После того как стало известно содержание ультиматума, эти моменты приобрели еще большее значение.
«Военные категорически настаивают на отклонении ноты и на войне… В случае объявления приказа по армии, на опубликовании которого в официальном органе армии настаивала Австрия, опасаются военного восстания».
И то обстоятельство, что подготовка к войне и объявление мобилизации были произведены прежде, чем стало известно, что правительство согласилось на удовлетворение некоторых австрийских требований, успокоило офицеров и предотвратило вышеуказанную опасность.
Основные пункты сербского ответа были выработаны на продолжительном заседании Кабинета министров в субботу утром.
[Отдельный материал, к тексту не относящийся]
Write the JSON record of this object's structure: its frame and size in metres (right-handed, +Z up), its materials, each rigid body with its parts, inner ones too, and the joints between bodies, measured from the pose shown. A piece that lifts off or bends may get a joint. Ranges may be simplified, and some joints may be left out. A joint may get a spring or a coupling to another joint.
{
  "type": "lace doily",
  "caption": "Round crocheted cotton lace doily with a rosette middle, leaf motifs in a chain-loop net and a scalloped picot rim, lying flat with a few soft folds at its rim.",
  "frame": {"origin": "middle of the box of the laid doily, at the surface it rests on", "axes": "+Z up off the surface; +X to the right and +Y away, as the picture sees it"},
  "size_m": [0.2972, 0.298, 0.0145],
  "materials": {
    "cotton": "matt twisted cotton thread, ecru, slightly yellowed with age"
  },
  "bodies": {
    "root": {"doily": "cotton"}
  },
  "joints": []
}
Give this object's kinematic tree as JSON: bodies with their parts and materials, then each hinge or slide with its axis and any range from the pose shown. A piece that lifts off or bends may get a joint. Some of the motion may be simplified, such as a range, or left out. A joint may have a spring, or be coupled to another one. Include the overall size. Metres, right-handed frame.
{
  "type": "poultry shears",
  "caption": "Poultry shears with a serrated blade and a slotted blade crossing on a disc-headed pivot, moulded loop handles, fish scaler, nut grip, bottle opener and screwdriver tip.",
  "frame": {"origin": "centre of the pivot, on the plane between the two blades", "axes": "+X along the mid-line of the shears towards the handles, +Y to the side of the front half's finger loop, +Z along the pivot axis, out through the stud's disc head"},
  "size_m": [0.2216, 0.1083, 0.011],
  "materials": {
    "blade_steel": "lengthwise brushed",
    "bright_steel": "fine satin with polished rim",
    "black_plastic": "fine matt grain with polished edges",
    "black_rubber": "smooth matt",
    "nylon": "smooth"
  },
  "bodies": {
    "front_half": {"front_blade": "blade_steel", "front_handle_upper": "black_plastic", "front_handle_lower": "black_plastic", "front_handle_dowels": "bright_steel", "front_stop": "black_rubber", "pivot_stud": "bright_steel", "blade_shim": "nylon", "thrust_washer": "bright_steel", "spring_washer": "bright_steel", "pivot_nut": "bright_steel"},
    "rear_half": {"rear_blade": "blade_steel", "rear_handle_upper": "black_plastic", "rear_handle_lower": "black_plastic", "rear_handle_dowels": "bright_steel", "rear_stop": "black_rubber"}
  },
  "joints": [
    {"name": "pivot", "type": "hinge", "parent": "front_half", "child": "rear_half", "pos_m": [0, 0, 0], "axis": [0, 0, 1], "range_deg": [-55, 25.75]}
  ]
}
Представителям дружественных держав заблаговременно было сообщено краткое содержание ответа и было указано, что ответ будет составлен в самых примирительных выражениях и по возможности постарается удовлетворить требованиям Австрии. Самый текст ответа написан, в основном, Стояном Протичем, министром внутренних дел, но каждая фраза его подвергалась многократному обсуждению, в котором участвовали и другие министры, и до последнего момента в предложенный текст вносились поправки.
В окончательной редакции ответ был передан Груичу для перевода его на французский язык и для перепечатания его на пишущей машинке. Рукопись оказалась до такой степени испещренной пометками и поправками, что только человек, участвовавший в составлении этого документа, мог разобрать их смысл. В то время, когда Груич диктовал перевод, единственный машинист, остававшийся на работе, упал в обморок, так что конец текста был переписан от руки секретарем. Он был передан Пашичу, который отправился около 6 часов вечера, чтобы лично передать его австрийскому посланнику.